Again, to the best of our knowledge, there are no studies in the literature that can confirm or debunk this observation. The reasons for this result would appear to belong to a different order than the previously described variants and are likely to be due mainly to biomechanical reasons similar to those leading to a greater association of SLAP in cases of posterior CLB tendon insertion described by Jakanani et al. [14].

In our case series, we did not find any cases of long head biceps tendon agenesis. Four anatomical variants, from hypoplasia of the biceps to its complete absence, have been described in the literature [31]. Other authors have described three variants of the proximal extracapsular portion of the long head biceps tendon [42]. Cases of split tendon and complete fusion with the inferior surface of the rotator cuff have been described in three cases [24, 34, 37].

The strengths of our study are the large initial sample size, the systematic use of MR arthrography, and the single-center design of the study. Other authors evaluated the sensitivity and specificity of MRI versus MR arthrography in 150 shoulders.

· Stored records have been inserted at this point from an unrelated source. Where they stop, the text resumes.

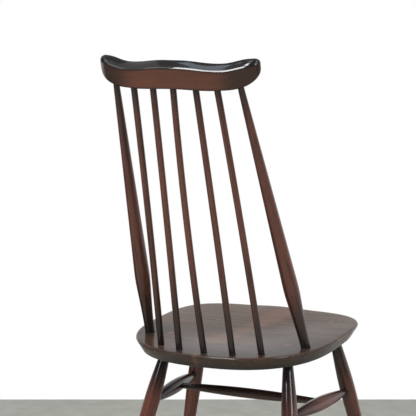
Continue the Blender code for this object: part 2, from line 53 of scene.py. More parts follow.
# Seat board; its front reach is 0.02 mm short of the solid's, to keep inside its facets
SEAT_HEIGHT = 0.434
SEAT_FALL_DEG = 3.2
SEAT_WIDEST_AT = 0.0035
SEAT_HALF_WIDTH = 0.2015
SEAT_REAR_REACH = 0.21
SEAT_FRONT_REACH = 0.18298
SEAT_REAR_SQUARENESS = 2.4
SEAT_FRONT_SQUARENESS = 4.0
SEAT_THICKNESS = 0.026
SEAT_EDGE_SLOPE_DEG = 26.0
SEAT_TOP_ARRIS = 0.0035
SEAT_BOTTOM_ARRIS = 0.0035
SADDLE_DEPTH = 0.006
POMMEL_RISE = 0.001
POMMEL_HALF_WIDTH = 0.082
THIGH_DROP = 0.0015

# Legs: their way along Y and the seat's reach there, how far their tops stand in from the seat's side and
# from that end, and their splay, sideways and endways
LEGS = {
    "front": (-1, SEAT_FRONT_REACH, (0.0625, 0.0785), (0.0955, 0.0695)),
    "rear": (1, SEAT_REAR_REACH, (0.0785, 0.1345), (0.075, 0.134)),
}
LEG_TENON_RADIUS = 0.0095
LEG_SWELL_RADIUS = 0.0155
LEG_SHIN_RADIUS = 0.0128
LEG_SHIN_HEIGHT = 0.195
LEG_FOOT_RADIUS = 0.009
FOOT_BEVEL = 0.0015
FOOT_BEVEL_STEPS = 6

# How red the stain of each leg came out
LEG_WARMTH = {"rear_left": 0.9, "rear_right": 0.35, "front_left": 0.8, "front_right": 0.7}

# Stretchers
STRETCHER_HEIGHT = 0.298
STRETCHER_TENON_RADIUS = 0.006
STRETCHER_TENON_PAST_AXIS = 0.004
SIDE_STRETCHER_RADIUS = 0.014
CROSS_STRETCHER_RADIUS = 0.0103
CROSS_STRETCHER_AHEAD = 0.565
CROSS_TENON_RADIUS = 0.0058
CROSS_TENON_PAST_AXIS = 0.003

# How dark and how warm each stretcher's middle came out; the cross stretcher's dark is painted shade under
# the seat
LEFT_STRETCHER_STAIN = (0.65, 0.4)
RIGHT_STRETCHER_STAIN = (0, 1)
# Its darkness is painted shade under the seat, its warmth stain
CROSS_STRETCHER_SHADE_AND_STAIN = (0.45, 0.2)

# Back posts and sticks
BACK_ROW_INSET = 0.026
STICK_FOOT_STEP_DEG = 16.3
POST_FOOT_DEG = 63.3
HEAD_SPACING = 0.0414
POST_FOOT_RADIUS = 0.0093
POST_SWELL_RADIUS = 0.0143
POST_SWELL_START = 0.112
POST_SWELL_END = 0.158
POST_HEAD_RADIUS = 0.0058
STICK_FOOT_RADIUS = 0.0064
STICK_HEAD_RADIUS = 0.0061
STICK_SOCKET_DEPTH = 0.016
SWELL_FULLNESS = 1.2

# How far the hand-fitted row strays from even spacing and how far its sticks bow, from left post to right
FOOT_STRAY_DEG = (-1.0, -1.5, -0.5, 0, -0.5, -1.0, -0.5)
HEAD_STRAY = (0.0025, 0.0005, -0.0005, 0, -0.0015, 0.001, 0.0015)
BOW_TO_LEFT = (0, -0.002, -0.001, 0.004, -0.001, -0.002, 0)

# How red the stain of each of them came out at mid height
STICK_WARMTH = (0.9, 0.65, 1.0, 0.75, 1.0, 0.9, 1.0)

# Marks: how strong a darker, paler or warmer spot is, and how far it reaches. The darkening at the legs'
# tops is painted shade under the seat. An edge of such a field is where it begins to change, and over what
# width
RAIL_ARRIS_WEAR = (0.5, 0.003)
RAIL_END_WEAR = (0.5, 0.012)
RAIL_TOP_DARK_EDGE = (0.001, 0.003)
RAIL_LOWER_EDGE_DARK = (0.8, 0.006)
RAIL_EAR_DARK = 0.7
RAIL_EAR_DARK_EDGE = (0.07, 0.05)
RAIL_WARM = (0.6, 0.12)
RAIL_WARM_AT = 0.07
POST_FOOT_DARK = (1, 0.17)
POST_HEAD_DARK = (0.7, 0.09)
POST_SWELL_WEAR = (0.3, 0.1)
POST_WARM = (0.8, 0.4)
POST_WARM_ABOVE_SWELL = 0.1
STICK_FOOT_DARK = (1, 0.15)
STICK_HEAD_DARK = (0.6, 0.08)
STICK_MIDDLE_WEAR = (0.2, 0.2)
STICK_WARM_AT = 0.6
# Painted shade under the seat, at the legs' tops
LEG_PAINTED_SEAT_SHADE = (1, 0.11)
LEG_SOCKET_DARK = (0.7, 0.02)
LEG_FOOT_WEAR = (1, 0.012)
LEG_TENON_WEAR = (1, 0.015)
LEG_SWELL_WEAR = (0.25, 0.03)
STRETCHER_END_DARK = (1, 0.04)
STRETCHER_MIDDLE_WEAR = 0.3

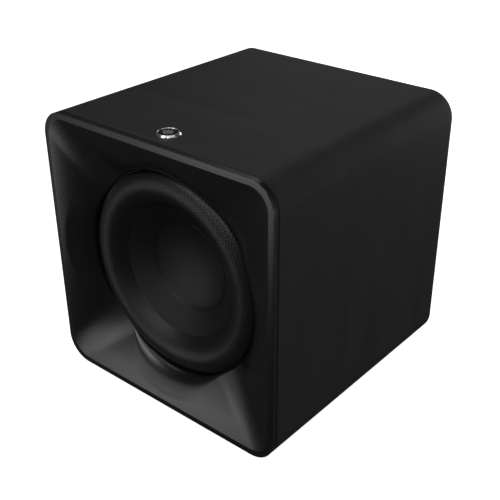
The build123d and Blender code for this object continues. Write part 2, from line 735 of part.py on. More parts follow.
def save_rear():
    save("port_tube", ring(PORT_R + PORT_WALL, PORT_R, PORT_INNER_END, PANEL_REAR - FLARE_R - 6.0, z=PORT_Z))
    save("port_flare", port_flare())
    save("amp_plate", amp_plate())
    save("amp_gasket", amp_gasket())
    save("amp_box", amp_box())
    save("amp_screws", *[amp_screw(place) for place in amp_screw_places()])
    save("board_standoffs", *board_standoffs())
    save("power_board", board(-BOARD_X))
    save("amplifier_board", board(BOARD_X))
    save("transformer", transformer())
    save("supply_capacitors", *supply_capacitors())
    save("heatsink", heatsink())
    save("control_board", slab(212.0, 26.0, 1.0, CONTROL_BOARD_REAR - BOARD_THICK, CONTROL_BOARD_REAR,
                               z=PLATE_Z + CONTROL_ROW))
    save("mains_inlet", mains_inlet())
    save("inlet_pins", *inlet_pins())
    for side, place in (("left", RCA_LEFT), ("right", RCA_RIGHT)):
        save(f"rca_shell_{side}", rca_shell(place))
        save(f"rca_insulator_{side}", rca_insulator(place))
    for name, place in (("gain", GAIN), ("lowpass", LOWPASS)):
        save(f"{name}_pot", potentiometer(place))
        save(f"{name}_shaft", shaft(place))
        save(f"{name}_knob", knob(place))
    save("phase_switch_body", phase_switch_body())
    save("phase_slider", phase_slider())
    save("power_switch_body", power_switch_body())
    save("power_rocker", power_rocker())
    save("status_led", status_led())


os.makedirs("parts", exist_ok=True)
save_cabinet()
save_woofer()
save_rear()
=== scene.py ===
import math

import bmesh
import bpy
import numpy as np
from mathutils import Matrix, Vector


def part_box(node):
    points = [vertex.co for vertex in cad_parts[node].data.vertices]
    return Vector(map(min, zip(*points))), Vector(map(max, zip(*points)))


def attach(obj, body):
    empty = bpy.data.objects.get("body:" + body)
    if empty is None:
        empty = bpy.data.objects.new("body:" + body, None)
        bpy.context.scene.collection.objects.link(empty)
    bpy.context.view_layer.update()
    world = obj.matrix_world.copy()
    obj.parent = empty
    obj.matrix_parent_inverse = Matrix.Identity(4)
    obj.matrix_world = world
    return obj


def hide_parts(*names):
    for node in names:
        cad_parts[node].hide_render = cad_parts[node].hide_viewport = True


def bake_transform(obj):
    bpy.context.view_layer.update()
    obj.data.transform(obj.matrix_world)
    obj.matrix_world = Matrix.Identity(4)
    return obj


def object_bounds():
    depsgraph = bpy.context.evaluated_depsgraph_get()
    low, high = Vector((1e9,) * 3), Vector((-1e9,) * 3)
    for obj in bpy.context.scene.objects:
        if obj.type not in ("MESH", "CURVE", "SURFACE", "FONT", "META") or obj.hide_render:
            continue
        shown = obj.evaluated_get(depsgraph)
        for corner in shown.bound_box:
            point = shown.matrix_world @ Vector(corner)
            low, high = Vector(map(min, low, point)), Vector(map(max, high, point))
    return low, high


# The looks of a cube-shaped powered subwoofer. Metres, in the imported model's frame: +Z is up and
# the front faces -Y. A depth is measured back from the front plane, and a radius from the
# woofer's axis.

MM = 0.001

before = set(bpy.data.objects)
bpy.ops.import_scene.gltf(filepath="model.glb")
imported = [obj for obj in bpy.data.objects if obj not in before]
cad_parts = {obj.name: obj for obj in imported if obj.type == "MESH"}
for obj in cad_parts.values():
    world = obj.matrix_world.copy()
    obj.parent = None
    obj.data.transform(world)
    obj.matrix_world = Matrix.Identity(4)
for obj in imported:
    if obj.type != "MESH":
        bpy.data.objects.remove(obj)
cad_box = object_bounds()

shell_low, shell_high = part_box("cabinet_shell")
bezel_low, bezel_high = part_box("front_bezel")
plate_low, plate_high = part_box("amp_plate")
PANEL_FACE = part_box("rear_panel")[1][1]

FRONT = bezel_low[1]
REAR = shell_high[1]
WIDTH = bezel_high[0] - bezel_low[0]
HALF = WIDTH / 2
AXIS_Z = (bezel_low[2] + bezel_high[2]) / 2
TOP_Z = shell_high[2]
FLOOR_Z = cad_box[0][2]

CORNER = 37.4 * MM
WALL = 18 * MM
RIM = 8.8 * MM
SIDE_BAND = 7.8 * MM
SHELL_FRONT = shell_low[1] - FRONT
THROAT_R = 148 * MM
THROAT_DEPTH = 35.7 * MM

TINY_R = 0.001 * MM
WELD = 0.005 * MM


# ------------------------------------------------------------------ mesh helpers

def piece(name, points, faces, uvs=None, smooth=True, sharp=40):
    """A mesh object from arrays. Each row of uvs belongs to one face corner."""
    mesh = bpy.data.meshes.new(name)
    mesh.from_pydata([tuple(p) for p in points], [], [tuple(f) for f in faces])
    mesh.update()
    if uvs is not None:
        layer = mesh.uv_layers.new(name="surface")
        layer.data.foreach_set("uv", np.asarray(uvs, np.float32).ravel())
    mesh.polygons.foreach_set("use_smooth", [smooth] * len(mesh.polygons))
    if smooth:
        mesh.set_sharp_from_angle(angle=math.radians(sharp))
    made = bpy.data.objects.new(name, mesh)
    bpy.context.scene.collection.objects.link(made)
    return made


def woven_grid(name, rings, u=None, v=None, sharp=40):
    """Joins closed rings of points, all the same length, and the last ring to the first."""
    rings = np.asarray(rings, float)
    ring_count, around, _ = rings.shape
    u = np.linspace(0, 1, around + 1) if u is None else u
    v = np.linspace(0, 1, ring_count + 1) if v is None else v
    faces = []
    uvs = []
    for i in range(ring_count):
        here = i * around
        following = (i + 1) % ring_count * around
        for j in range(around):
            beside = (j + 1) % around
            faces.append((here + j, here + beside, following + beside, following + j))
            uvs += [(u[j], v[i]), (u[j + 1], v[i]), (u[j + 1], v[i + 1]), (u[j], v[i + 1])]
    return piece(name, rings.reshape(-1, 3), faces, uvs, sharp=sharp)


def rounded_square(half, radius, side_steps, corner_steps):
    """Points round a square with rounded corners, as (x, z) from its middle, anticlockwise."""
    straight = half - radius
    points = []
    for quarter in range(4):
        turn = math.radians(90 * quarter)
        rotate = np.array([[math.cos(turn), -math.sin(turn)], [math.sin(turn), math.cos(turn)]])
        for i in range(side_steps):
            points.append(rotate @ (half, -straight + 2 * straight * i / side_steps))
        for i in range(corner_steps):
            angle = math.radians(90 * i / corner_steps)
            corner = (straight + radius * math.cos(angle), straight + radius * math.sin(angle))
            points.append(rotate @ corner)
    return np.array(points)


def at_depth(flat, depth):
    """(x, z) points from the woofer's axis, placed at a depth behind the front plane."""
    depths = np.broadcast_to(np.asarray(depth, float), len(flat))
    return np.column_stack([flat[:, 0], FRONT + depths, flat[:, 1] + AXIS_Z])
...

The sensitivity and specificity values of MRI without contrast medium were respectively 83% and 100% for anterior labrum lesions, 85% and 100% for SLAP lesions, and 92% and 100% for supraspinatus tendon lesions.

Compared to arthroscopy, MR arthrography reaches sensitivity and specificity values respectively of 98% and 100% for anterior labral lesions, specifically 98% and 99% for SLAP lesions and 100% sensitivity and specificity for cuff lesions [7, 13].

A limitation of our study is the absence of systematic comparison between MR-arthrography and arthroscopy, but data in the literature consider MR arthrography the gold standard in the evaluation of the upper portion of the shoulder [5, 43].

Conclusions

Our findings suggest that the diagnosis of anatomical variants of upper shoulder structures should be performed with MR arthrography.

It is possible that adherence of the long head biceps tendon to the supraspinatus more often predisposes to a lesion of the superior glenoid labrum (SLAP), in view of the close relationships between the fibrocartilage and the bicipital anchor, probably related to the limited excursion of the intraarticular long head biceps tendon.